-------- PROVIDED DATA --------

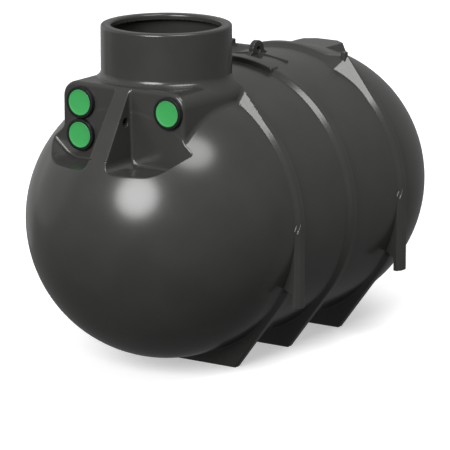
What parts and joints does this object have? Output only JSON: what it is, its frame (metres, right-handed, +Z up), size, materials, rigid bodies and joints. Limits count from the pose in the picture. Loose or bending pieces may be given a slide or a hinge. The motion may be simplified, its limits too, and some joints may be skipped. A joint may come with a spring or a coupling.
{
  "type": "rainwater cistern",
  "caption": "Underground rainwater cistern: a round moulded barrel with domed ends, a manhole neck over a port housing, ribs, flat feet, strap legs and a lifting lug.",
  "frame": {"origin": "ground level below the middle of the tank, at the centre of the box around it", "axes": "+X across the tank, -Y towards the end with the neck and the ports, +Z up"},
  "size_m": [1.33, 2.34, 1.6],
  "materials": {
    "tank_plastic": "satin moulded polyethylene, dark warm grey",
    "port_seal": "black rubber",
    "port_cap": "green moulded plastic"
  },
  "bodies": {
    "root": {"cap_left_high": "port_cap", "cap_left_low": "port_cap", "cap_right": "port_cap", "dome_shoulder_left": "tank_plastic", "dome_shoulder_right": "tank_plastic", "front_bay_bottom": "tank_plastic", "front_bay_left": "tank_plastic", "front_bay_right": "tank_plastic", "front_bay_top": "tank_plastic", "front_dome": "tank_plastic", "front_foot": "tank_plastic", "front_leg_left": "tank_plastic", "front_leg_right": "tank_plastic", "front_rib_left": "tank_plastic", "front_rib_right": "tank_plastic", "housing_side_left": "tank_plastic", "housing_side_right": "tank_plastic", "housing_top": "tank_plastic", "lifting_lug": "tank_plastic", "middle_foot": "tank_plastic", "middle_rib_left": "tank_plastic", "middle_rib_right": "tank_plastic", "middle_saddle": "tank_plastic", "neck_collar": "tank_plastic", "neck_rim": "tank_plastic", "nose": "tank_plastic", "pocket_floor_left": "tank_plastic", "pocket_floor_right": "tank_plastic", "port_wall_left": "tank_plastic", "port_wall_right": "tank_plastic", "rear_bay_bottom": "tank_plastic", "rear_bay_left": "tank_plastic", "rear_bay_right": "tank_plastic", "rear_bay_top": "tank_plastic", "rear_boss_left": "tank_plastic", "rear_boss_right": "tank_plastic", "rear_dome": "tank_plastic", "rear_foot": "tank_plastic", "rear_leg_left": "tank_plastic", "rear_leg_right": "tank_plastic", "rear_pad": "tank_plastic", "rear_rib_left": "tank_plastic", "rear_rib_right": "tank_plastic", "seal_left_high": "port_seal", "seal_left_low": "port_seal", "seal_right": "port_seal"}
  },
  "joints": []
}
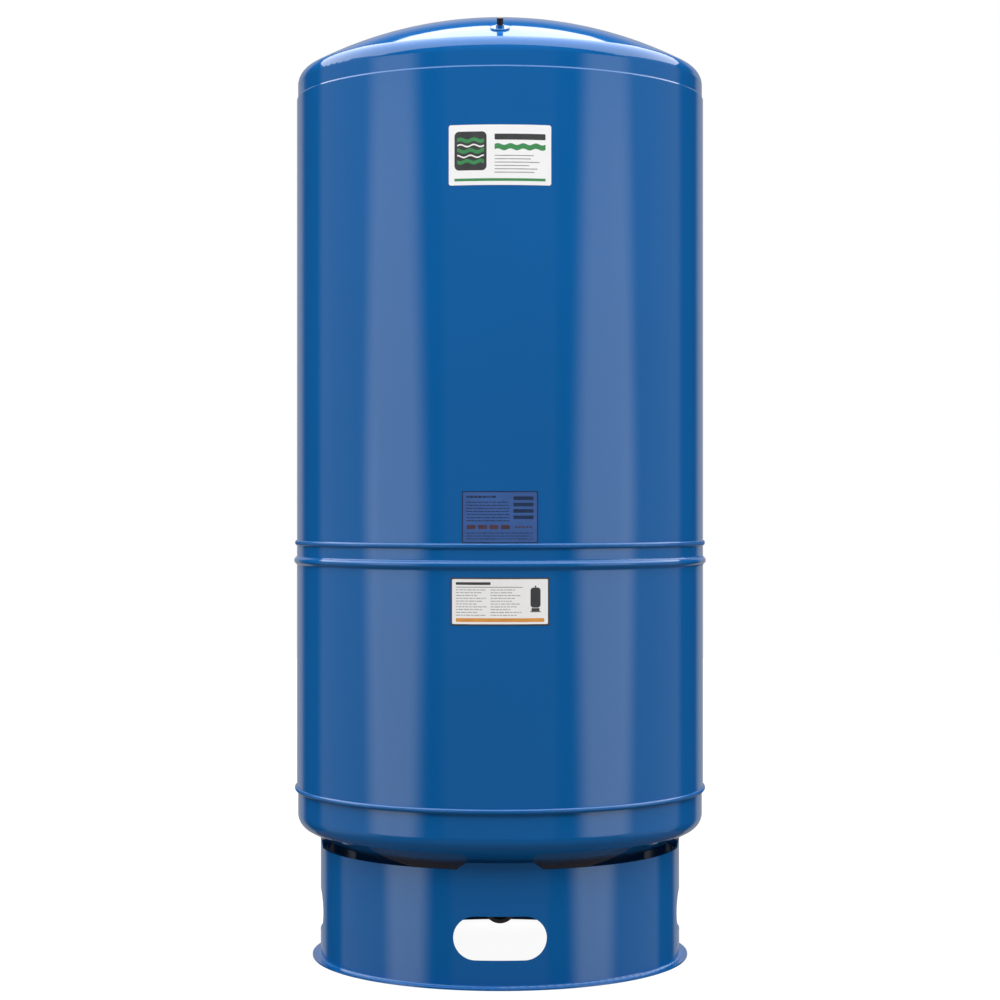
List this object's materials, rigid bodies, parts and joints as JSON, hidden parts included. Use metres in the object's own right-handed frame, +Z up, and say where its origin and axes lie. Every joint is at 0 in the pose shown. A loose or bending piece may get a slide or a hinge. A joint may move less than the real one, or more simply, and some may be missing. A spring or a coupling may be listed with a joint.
{
  "type": "well pressure tank",
  "caption": "Tall round steel pressure tank with dished heads on a flanged base skirt with hand holes, air valve on top, water elbow below.",
  "frame": {"origin": "on the floor under the tank's axis, at the bottom centre of its bounding box", "axes": "+Z up along the tank's axis; -Y points to the side with the labels, the air valve and the water fitting"},
  "size_m": [0.6693, 0.6694, 1.5117],
  "materials": {
    "tank_paint": "glossy blue enamel over steel",
    "stainless": "satin stainless steel",
    "plated_steel": "plain steel",
    "brass": "turned brass",
    "black_rubber": "matt moulded rubber",
    "liner_plastic": "natural moulded plastic",
    "cap_plastic": "black moulded plastic",
    "upper_label_film": "white printed film with no words",
    "data_label_foil": "pale foil with plain printed rules and no words",
    "lower_label_film": "white printed film with a plain orange band and no words"
  },
  "bodies": {
    "tank": {"top_head": "tank_paint", "upper_shell": "tank_paint", "lower_shell": "tank_paint", "bottom_head": "tank_paint", "top_weld": "tank_paint", "middle_weld": "tank_paint", "bottom_weld": "tank_paint", "upper_seam_weld": "tank_paint", "lower_seam_weld": "tank_paint", "base_skirt": "tank_paint", "skirt_seam_weld": "tank_paint", "skirt_tab_welds": "tank_paint", "valve_plate": "tank_paint", "water_elbow": "stainless", "elbow_weld": "stainless", "connection_nut": "stainless", "clinch_ring": "plated_steel", "core_spring": "plated_steel", "valve_stem": "brass", "core_barrel": "brass", "diaphragm": "black_rubber", "connection_seal": "black_rubber", "stem_seal": "black_rubber", "liner": "liner_plastic", "core_ring": "liner_plastic", "upper_label": "upper_label_film", "data_label": "data_label_foil", "lower_label": "lower_label_film"},
    "valve_pin": {"core_pin": "brass", "core_cup": "black_rubber"},
    "cap": {"valve_cap": "cap_plastic", "cap_seal": "black_rubber"}
  },
  "joints": [
    {"name": "pin_push", "type": "slide", "parent": "tank", "child": "valve_pin", "axis": [0, 0.4197, -0.9077], "range_m": [0, 0.0012], "stiffness_N_per_m": 1500, "springref_m": -0.002, "deforming": ["core_spring"]},
    {"name": "cap_lift", "type": "slide", "parent": "tank", "child": "cap", "axis": [0, -0.4197, 0.9077], "range_m": [0, 0.025]}
  ]
}
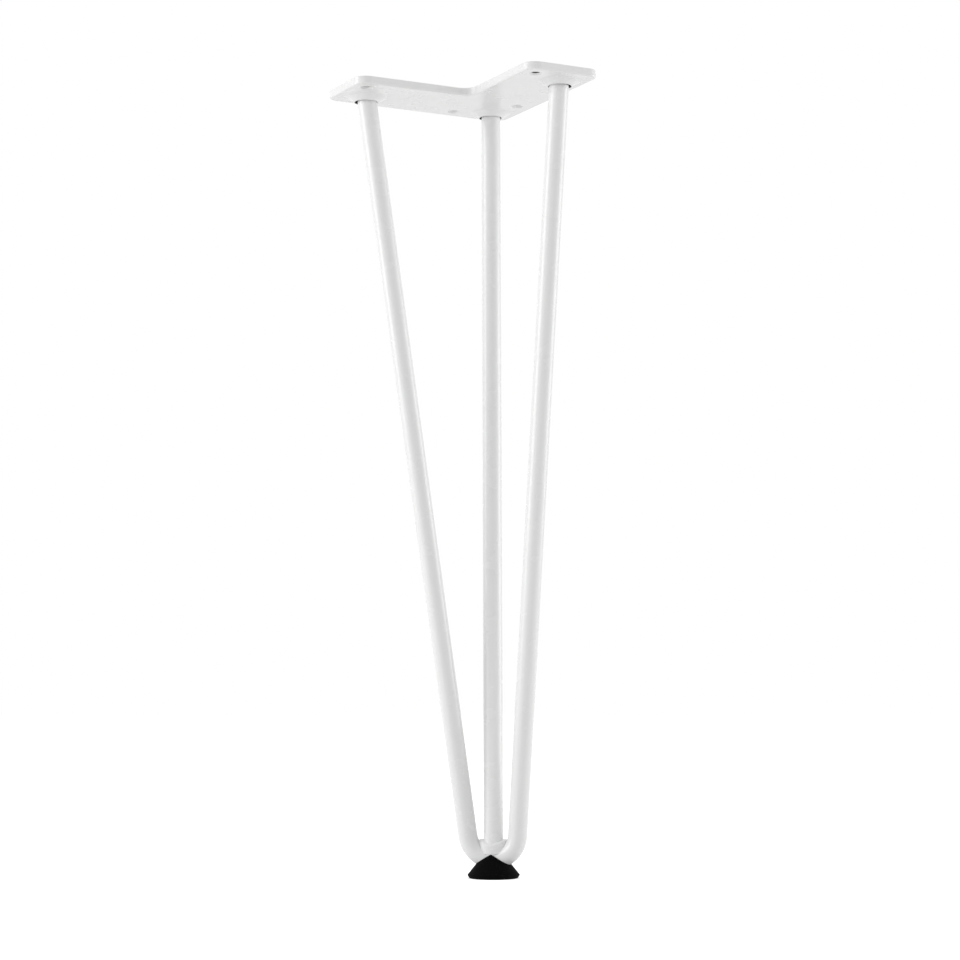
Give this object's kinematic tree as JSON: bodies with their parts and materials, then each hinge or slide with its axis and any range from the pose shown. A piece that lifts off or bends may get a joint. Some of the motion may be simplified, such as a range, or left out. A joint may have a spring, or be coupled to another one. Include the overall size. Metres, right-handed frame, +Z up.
{
  "type": "hairpin table leg",
  "caption": "Short three-rod hairpin table leg: a V-shaped screw-on plate, a hairpin-bent rod with a straight rod welded into its bend, and a rubber foot cone.",
  "frame": {"origin": "on the plate's flat top face, on the centre rod's axis, straight above the middle of the foot", "axes": "+Z up, away from the floor; +Y towards the plate's corner, so the two arms run back to the left and right of the YZ plane, which is the plane of symmetry; +X to the right arm"},
  "size_m": [0.1416, 0.0956, 0.406],
  "materials": {
    "white_coat": "smooth white powder coat on mild steel, satin gloss",
    "black_rubber": "moulded black rubber, matt"
  },
  "bodies": {
    "root": {"mounting_plate": "white_coat", "hairpin_rod": "white_coat", "centre_rod": "white_coat", "bend_weld": "white_coat", "left_plug_weld": "white_coat", "right_plug_weld": "white_coat", "corner_plug_weld": "white_coat", "rubber_foot": "black_rubber"}
  },
  "joints": []
}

--------

## EXERCISE GOAL
Please quote the records above exactly, without skipping a line.

## EXERCISE SOLUTION
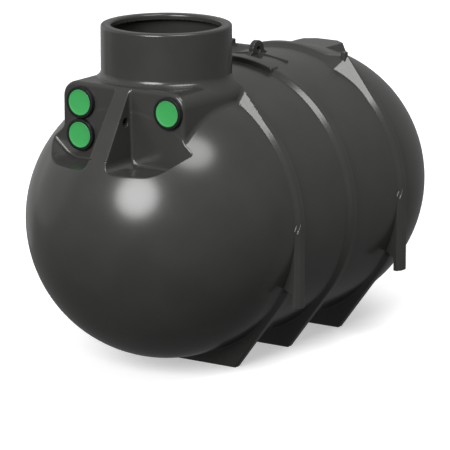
What parts and joints does this object have? Output only JSON: what it is, its frame (metres, right-handed, +Z up), size, materials, rigid bodies and joints. Limits count from the pose in the picture. Loose or bending pieces may be given a slide or a hinge. The motion may be simplified, its limits too, and some joints may be skipped. A joint may come with a spring or a coupling.
{
  "type": "rainwater cistern",
  "caption": "Underground rainwater cistern: a round moulded barrel with domed ends, a manhole neck over a port housing, ribs, flat feet, strap legs and a lifting lug.",
  "frame": {"origin": "ground level below the middle of the tank, at the centre of the box around it", "axes": "+X across the tank, -Y towards the end with the neck and the ports, +Z up"},
  "size_m": [1.33, 2.34, 1.6],
  "materials": {
    "tank_plastic": "satin moulded polyethylene, dark warm grey",
    "port_seal": "black rubber",
    "port_cap": "green moulded plastic"
  },
  "bodies": {
    "root": {"cap_left_high": "port_cap", "cap_left_low": "port_cap", "cap_right": "port_cap", "dome_shoulder_left": "tank_plastic", "dome_shoulder_right": "tank_plastic", "front_bay_bottom": "tank_plastic", "front_bay_left": "tank_plastic", "front_bay_right": "tank_plastic", "front_bay_top": "tank_plastic", "front_dome": "tank_plastic", "front_foot": "tank_plastic", "front_leg_left": "tank_plastic", "front_leg_right": "tank_plastic", "front_rib_left": "tank_plastic", "front_rib_right": "tank_plastic", "housing_side_left": "tank_plastic", "housing_side_right": "tank_plastic", "housing_top": "tank_plastic", "lifting_lug": "tank_plastic", "middle_foot": "tank_plastic", "middle_rib_left": "tank_plastic", "middle_rib_right": "tank_plastic", "middle_saddle": "tank_plastic", "neck_collar": "tank_plastic", "neck_rim": "tank_plastic", "nose": "tank_plastic", "pocket_floor_left": "tank_plastic", "pocket_floor_right": "tank_plastic", "port_wall_left": "tank_plastic", "port_wall_right": "tank_plastic", "rear_bay_bottom": "tank_plastic", "rear_bay_left": "tank_plastic", "rear_bay_right": "tank_plastic", "rear_bay_top": "tank_plastic", "rear_boss_left": "tank_plastic", "rear_boss_right": "tank_plastic", "rear_dome": "tank_plastic", "rear_foot": "tank_plastic", "rear_leg_left": "tank_plastic", "rear_leg_right": "tank_plastic", "rear_pad": "tank_plastic", "rear_rib_left": "tank_plastic", "rear_rib_right": "tank_plastic", "seal_left_high": "port_seal", "seal_left_low": "port_seal", "seal_right": "port_seal"}
  },
  "joints": []
}
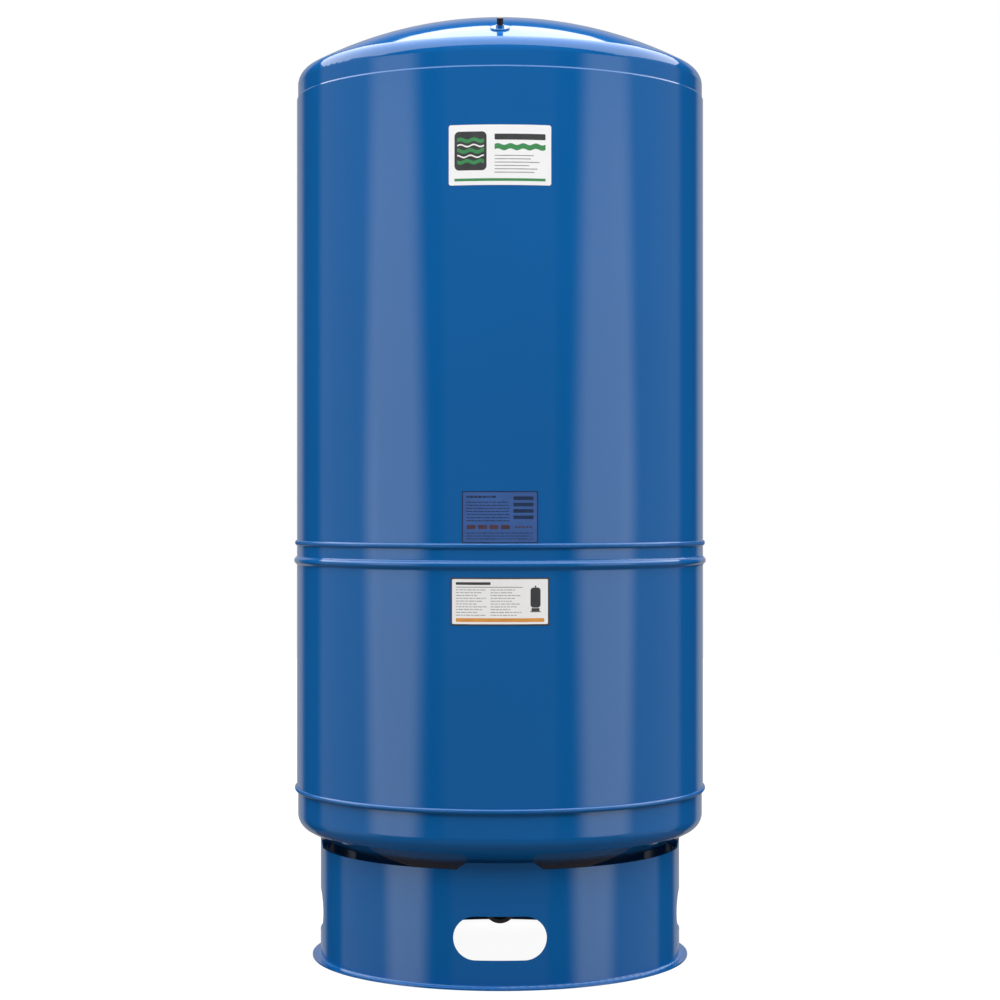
List this object's materials, rigid bodies, parts and joints as JSON, hidden parts included. Use metres in the object's own right-handed frame, +Z up, and say where its origin and axes lie. Every joint is at 0 in the pose shown. A loose or bending piece may get a slide or a hinge. A joint may move less than the real one, or more simply, and some may be missing. A spring or a coupling may be listed with a joint.
{
  "type": "well pressure tank",
  "caption": "Tall round steel pressure tank with dished heads on a flanged base skirt with hand holes, air valve on top, water elbow below.",
  "frame": {"origin": "on the floor under the tank's axis, at the bottom centre of its bounding box", "axes": "+Z up along the tank's axis; -Y points to the side with the labels, the air valve and the water fitting"},
  "size_m": [0.6693, 0.6694, 1.5117],
  "materials": {
    "tank_paint": "glossy blue enamel over steel",
    "stainless": "satin stainless steel",
    "plated_steel": "plain steel",
    "brass": "turned brass",
    "black_rubber": "matt moulded rubber",
    "liner_plastic": "natural moulded plastic",
    "cap_plastic": "black moulded plastic",
    "upper_label_film": "white printed film with no words",
    "data_label_foil": "pale foil with plain printed rules and no words",
    "lower_label_film": "white printed film with a plain orange band and no words"
  },
  "bodies": {
    "tank": {"top_head": "tank_paint", "upper_shell": "tank_paint", "lower_shell": "tank_paint", "bottom_head": "tank_paint", "top_weld": "tank_paint", "middle_weld": "tank_paint", "bottom_weld": "tank_paint", "upper_seam_weld": "tank_paint", "lower_seam_weld": "tank_paint", "base_skirt": "tank_paint", "skirt_seam_weld": "tank_paint", "skirt_tab_welds": "tank_paint", "valve_plate": "tank_paint", "water_elbow": "stainless", "elbow_weld": "stainless", "connection_nut": "stainless", "clinch_ring": "plated_steel", "core_spring": "plated_steel", "valve_stem": "brass", "core_barrel": "brass", "diaphragm": "black_rubber", "connection_seal": "black_rubber", "stem_seal": "black_rubber", "liner": "liner_plastic", "core_ring": "liner_plastic", "upper_label": "upper_label_film", "data_label": "data_label_foil", "lower_label": "lower_label_film"},
    "valve_pin": {"core_pin": "brass", "core_cup": "black_rubber"},
    "cap": {"valve_cap": "cap_plastic", "cap_seal": "black_rubber"}
  },
  "joints": [
    {"name": "pin_push", "type": "slide", "parent": "tank", "child": "valve_pin", "axis": [0, 0.4197, -0.9077], "range_m": [0, 0.0012], "stiffness_N_per_m": 1500, "springref_m": -0.002, "deforming": ["core_spring"]},
    {"name": "cap_lift", "type": "slide", "parent": "tank", "child": "cap", "axis": [0, -0.4197, 0.9077], "range_m": [0, 0.025]}
  ]
}
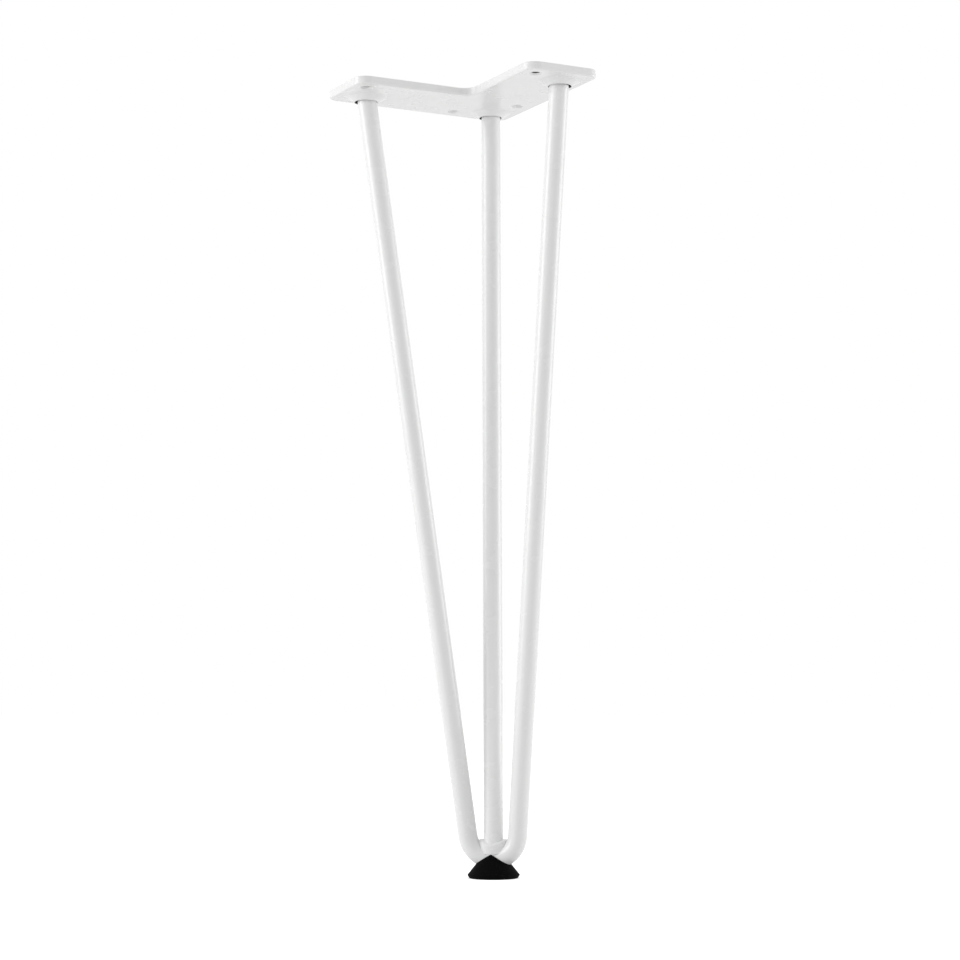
Give this object's kinematic tree as JSON: bodies with their parts and materials, then each hinge or slide with its axis and any range from the pose shown. A piece that lifts off or bends may get a joint. Some of the motion may be simplified, such as a range, or left out. A joint may have a spring, or be coupled to another one. Include the overall size. Metres, right-handed frame, +Z up.
{
  "type": "hairpin table leg",
  "caption": "Short three-rod hairpin table leg: a V-shaped screw-on plate, a hairpin-bent rod with a straight rod welded into its bend, and a rubber foot cone.",
  "frame": {"origin": "on the plate's flat top face, on the centre rod's axis, straight above the middle of the foot", "axes": "+Z up, away from the floor; +Y towards the plate's corner, so the two arms run back to the left and right of the YZ plane, which is the plane of symmetry; +X to the right arm"},
  "size_m": [0.1416, 0.0956, 0.406],
  "materials": {
    "white_coat": "smooth white powder coat on mild steel, satin gloss",
    "black_rubber": "moulded black rubber, matt"
  },
  "bodies": {
    "root": {"mounting_plate": "white_coat", "hairpin_rod": "white_coat", "centre_rod": "white_coat", "bend_weld": "white_coat", "left_plug_weld": "white_coat", "right_plug_weld": "white_coat", "corner_plug_weld": "white_coat", "rubber_foot": "black_rubber"}
  },
  "joints": []
}